• Written problem
Reproduce the material exactly, omitting nothing.

• Data excerpt
----------------

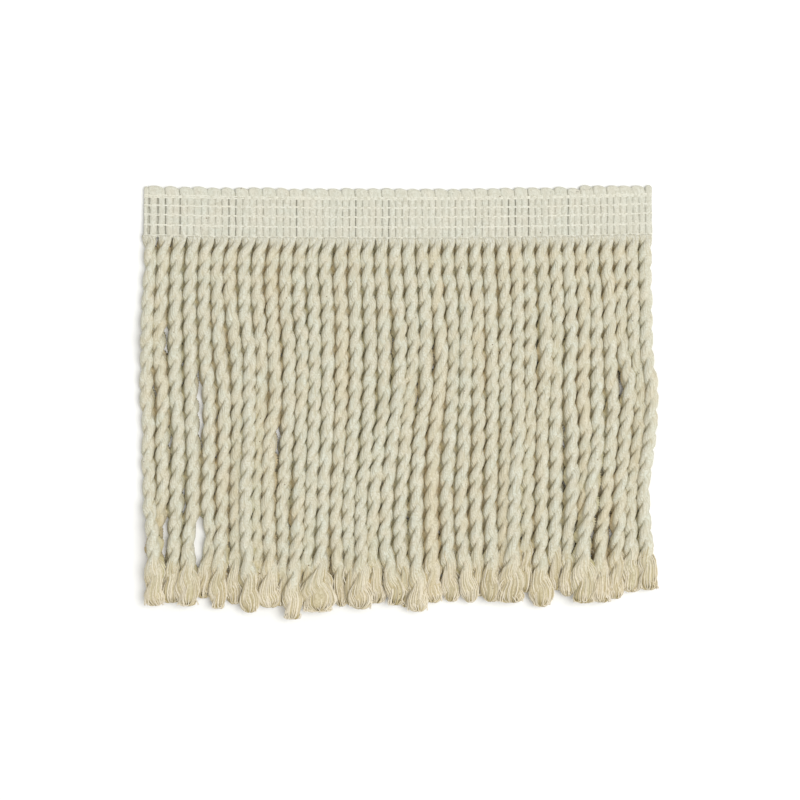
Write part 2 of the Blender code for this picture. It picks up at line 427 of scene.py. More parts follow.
@dataclass
class YarnMesh:
    """Gathers closed tubes of yarn and joins them into one mesh."""

    name: str
    # The share of a tube's strip of the bake map that stays empty at either side of it
    margin: float = 0.04
    rings: list[np.ndarray] = field(default_factory=list)
    lengths: list[np.ndarray] = field(default_factory=list)
    finishes: list[int] = field(default_factory=list)
    marks: dict[str, list[np.ndarray]] = field(default_factory=lambda: {name: [] for name in MARKS})

    def add(self, rings: np.ndarray, finish: int = 0, **marks: float | np.ndarray) -> None:
        """Adds one tube.

        Args:
            rings: the points of each ring in millimetres, as rings by sides by three.
            finish: which of the mesh's materials it has.
            marks: its marks by name, each one number, one for each ring or one for each point.
        """
        steps = np.linalg.norm(np.diff(rings.mean(axis=1), axis=0), axis=1)
        self.rings.append(rings)
        self.lengths.append(np.concatenate([[0.0], np.cumsum(steps)]))
        self.finishes.append(finish)
        for name, plain in MARKS.items():
            value = np.asarray(marks.get(name, plain), dtype=float)
            value = value[:, None] if value.ndim == 1 else value
            self.marks[name].append(np.broadcast_to(value, rings.shape[:2]).ravel())

    def triangles(self) -> int:
        """How many triangles the tubes have in all."""
        return sum(2 * (len(r) - 1) * r.shape[1] + 2 * (r.shape[1] - 2) for r in self.rings)

    def skin(self, number: int, left: float, right: float) -> tuple[np.ndarray, ...]:
        """Lays out the faces of one tube and of its two closed ends.

        Args:
            number: which tube.
            left: where its strip of the bake map starts.
            right: where that strip ends.

        Returns:
            The point of each face corner, counted in the tube, how many corners each face has, and
            the place of each corner in the thread map and in the bake map.
        """
        lengths = self.lengths[number]
        rows, sides = self.rings[number].shape[:2]
        row, side = np.divmod(np.arange((rows - 1) * sides), sides)
        here, after = row * sides + side, row * sides + (side + 1) % sides
        corners = [np.stack([here, after, after + sides, here + sides], 1).ravel()]
        counts = [np.full(len(here), 4)]
        around = np.stack([side, side + 1, side + 1, side], 1).ravel() / sides
        along = np.stack([lengths[row], lengths[row], lengths[row + 1], lengths[row + 1]], 1).ravel()
        margin = (right - left) * self.margin
        strip = left + margin + around * (right - left - 2 * margin)
        thread = [np.stack([around, along], 1)]
        baked = [np.stack([strip, 0.01 + 0.98 * along / lengths[-1]], 1)]
        turn = np.arange(sides) / sides
        last = (rows - 1) * sides
        for end, level in ((np.arange(sides)[::-1], 0.0), (np.arange(sides) + last, 1.0)):
            corners.append(end)
            counts.append(np.array([sides]))
            thread.append(np.stack([turn, np.full(sides, level * lengths[-1])], 1))
            # The end's own small disc, past the strip's end
            across = (left + right) / 2 + 0.2 * margin * np.cos(math.tau * turn)
            baked.append(np.stack([across, 0.005 + 0.99 * level + 0.003 * np.sin(math.tau * turn)], 1))
        return tuple(np.concatenate(part) for part in (corners, counts, thread, baked))

    def build(self, finishes: list[bpy.types.Material], slot: Slot) -> bpy.types.Object:
        """Makes the object, which rides on the frame's one body.

        Args:
            finishes: the yarns' materials.
            slot: the slot of those finishes, not used.

        Returns:
            The new object.
        """
        shares = np.array([r.shape[1] * length[-1] for r, length in zip(self.rings, self.lengths)])
        edges = np.concatenate([[0.0], np.cumsum(shares) / shares.sum()])
        skins = [self.skin(number, *edges[number : number + 2]) for number in range(len(self.rings))]
        firsts = np.cumsum([0] + [r.shape[0] * r.shape[1] for r in self.rings])
        corners = np.concatenate([skin[0] + first for skin, first in zip(skins, firsts)])
        sizes, thread, baked = (np.concatenate([skin[part] for skin in skins]) for part in (1, 2, 3))
        points = np.concatenate([rings.reshape(-1, 3) for rings in self.rings]) * MM
        made = bpy.data.meshes.new(self.name)
        made.vertices.add(len(points))
        made.vertices.foreach_set("co", points.astype(np.float32).ravel())
        made.loops.add(len(corners))
        made.loops.foreach_set("vertex_index", corners.astype(np.int32))
        made.polygons.add(len(sizes))
        starts = np.concatenate([[0], np.cumsum(sizes)[:-1]])
        made.polygons.foreach_set("loop_start", starts.astype(np.int32))
        for map_name, coordinates in ((BAKE_MAP, baked), (THREAD_MAP, thread)):
            layer = made.uv_layers.new(name=map_name, do_init=False)
            layer.uv.foreach_set("vector", coordinates.astype(np.float32).ravel())
        for name, values in self.marks.items():
            attribute = made.attributes.new(name, "FLOAT", "POINT")
            attribute.data.foreach_set("value", np.concatenate(values).astype(np.float32))
        made.update(calc_edges=True)
        made.validate()
        made.shade_smooth()
        for finish in finishes:
            made.materials.append(finish)
        worn = [np.full(len(skin[1]), use) for skin, use in zip(skins, self.finishes)]
        made.polygons.foreach_set("material_index", np.concatenate(worn).astype(np.int32))
        piece = add_object(self.name, made)
        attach(piece, BODY)
        log.info("%s: %d tubes, %d triangles", self.name, len(self.rings), self.triangles())
        return piece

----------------

• Answer to this exercise
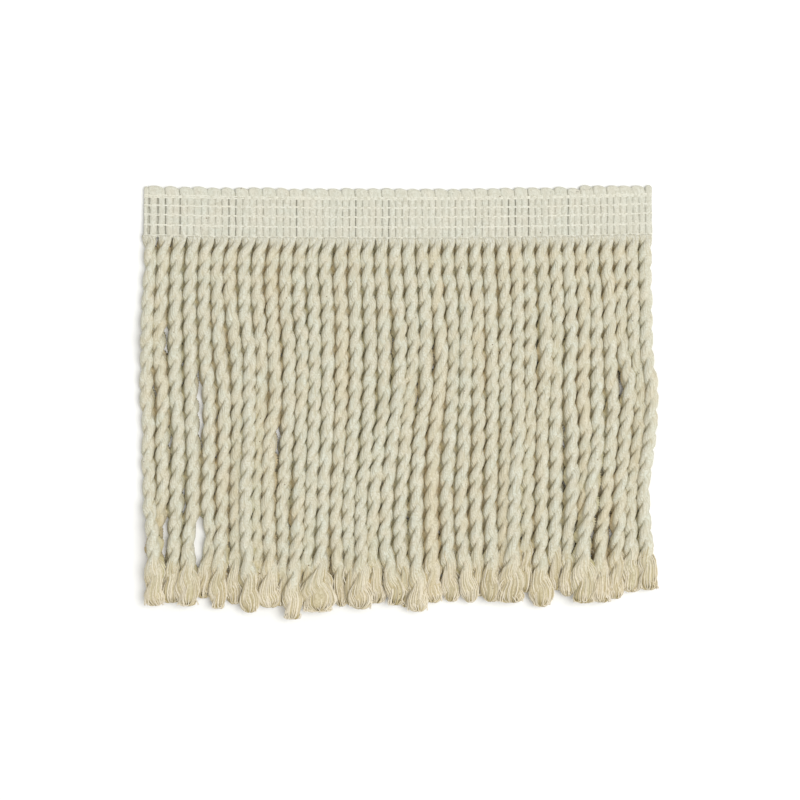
Write part 2 of the Blender code for this picture. It picks up at line 427 of scene.py. More parts follow.
@dataclass
class YarnMesh:
    """Gathers closed tubes of yarn and joins them into one mesh."""

    name: str
    # The share of a tube's strip of the bake map that stays empty at either side of it
    margin: float = 0.04
    rings: list[np.ndarray] = field(default_factory=list)
    lengths: list[np.ndarray] = field(default_factory=list)
    finishes: list[int] = field(default_factory=list)
    marks: dict[str, list[np.ndarray]] = field(default_factory=lambda: {name: [] for name in MARKS})

    def add(self, rings: np.ndarray, finish: int = 0, **marks: float | np.ndarray) -> None:
        """Adds one tube.

        Args:
            rings: the points of each ring in millimetres, as rings by sides by three.
            finish: which of the mesh's materials it has.
            marks: its marks by name, each one number, one for each ring or one for each point.
        """
        steps = np.linalg.norm(np.diff(rings.mean(axis=1), axis=0), axis=1)
        self.rings.append(rings)
        self.lengths.append(np.concatenate([[0.0], np.cumsum(steps)]))
        self.finishes.append(finish)
        for name, plain in MARKS.items():
            value = np.asarray(marks.get(name, plain), dtype=float)
            value = value[:, None] if value.ndim == 1 else value
            self.marks[name].append(np.broadcast_to(value, rings.shape[:2]).ravel())

    def triangles(self) -> int:
        """How many triangles the tubes have in all."""
        return sum(2 * (len(r) - 1) * r.shape[1] + 2 * (r.shape[1] - 2) for r in self.rings)

    def skin(self, number: int, left: float, right: float) -> tuple[np.ndarray, ...]:
        """Lays out the faces of one tube and of its two closed ends.

        Args:
            number: which tube.
            left: where its strip of the bake map starts.
            right: where that strip ends.

        Returns:
            The point of each face corner, counted in the tube, how many corners each face has, and
            the place of each corner in the thread map and in the bake map.
        """
        lengths = self.lengths[number]
        rows, sides = self.rings[number].shape[:2]
        row, side = np.divmod(np.arange((rows - 1) * sides), sides)
        here, after = row * sides + side, row * sides + (side + 1) % sides
        corners = [np.stack([here, after, after + sides, here + sides], 1).ravel()]
        counts = [np.full(len(here), 4)]
        around = np.stack([side, side + 1, side + 1, side], 1).ravel() / sides
        along = np.stack([lengths[row], lengths[row], lengths[row + 1], lengths[row + 1]], 1).ravel()
        margin = (right - left) * self.margin
        strip = left + margin + around * (right - left - 2 * margin)
        thread = [np.stack([around, along], 1)]
        baked = [np.stack([strip, 0.01 + 0.98 * along / lengths[-1]], 1)]
        turn = np.arange(sides) / sides
        last = (rows - 1) * sides
        for end, level in ((np.arange(sides)[::-1], 0.0), (np.arange(sides) + last, 1.0)):
            corners.append(end)
            counts.append(np.array([sides]))
            thread.append(np.stack([turn, np.full(sides, level * lengths[-1])], 1))
            # The end's own small disc, past the strip's end
            across = (left + right) / 2 + 0.2 * margin * np.cos(math.tau * turn)
            baked.append(np.stack([across, 0.005 + 0.99 * level + 0.003 * np.sin(math.tau * turn)], 1))
        return tuple(np.concatenate(part) for part in (corners, counts, thread, baked))

    def build(self, finishes: list[bpy.types.Material], slot: Slot) -> bpy.types.Object:
        """Makes the object, which rides on the frame's one body.

        Args:
            finishes: the yarns' materials.
            slot: the slot of those finishes, not used.

        Returns:
            The new object.
        """
        shares = np.array([r.shape[1] * length[-1] for r, length in zip(self.rings, self.lengths)])
        edges = np.concatenate([[0.0], np.cumsum(shares) / shares.sum()])
        skins = [self.skin(number, *edges[number : number + 2]) for number in range(len(self.rings))]
        firsts = np.cumsum([0] + [r.shape[0] * r.shape[1] for r in self.rings])
        corners = np.concatenate([skin[0] + first for skin, first in zip(skins, firsts)])
        sizes, thread, baked = (np.concatenate([skin[part] for skin in skins]) for part in (1, 2, 3))
        points = np.concatenate([rings.reshape(-1, 3) for rings in self.rings]) * MM
        made = bpy.data.meshes.new(self.name)
        made.vertices.add(len(points))
        made.vertices.foreach_set("co", points.astype(np.float32).ravel())
        made.loops.add(len(corners))
        made.loops.foreach_set("vertex_index", corners.astype(np.int32))
        made.polygons.add(len(sizes))
        starts = np.concatenate([[0], np.cumsum(sizes)[:-1]])
        made.polygons.foreach_set("loop_start", starts.astype(np.int32))
        for map_name, coordinates in ((BAKE_MAP, baked), (THREAD_MAP, thread)):
            layer = made.uv_layers.new(name=map_name, do_init=False)
            layer.uv.foreach_set("vector", coordinates.astype(np.float32).ravel())
        for name, values in self.marks.items():
            attribute = made.attributes.new(name, "FLOAT", "POINT")
            attribute.data.foreach_set("value", np.concatenate(values).astype(np.float32))
        made.update(calc_edges=True)
        made.validate()
        made.shade_smooth()
        for finish in finishes:
            made.materials.append(finish)
        worn = [np.full(len(skin[1]), use) for skin, use in zip(skins, self.finishes)]
        made.polygons.foreach_set("material_index", np.concatenate(worn).astype(np.int32))
        piece = add_object(self.name, made)
        attach(piece, BODY)
        log.info("%s: %d tubes, %d triangles", self.name, len(self.rings), self.triangles())
        return piece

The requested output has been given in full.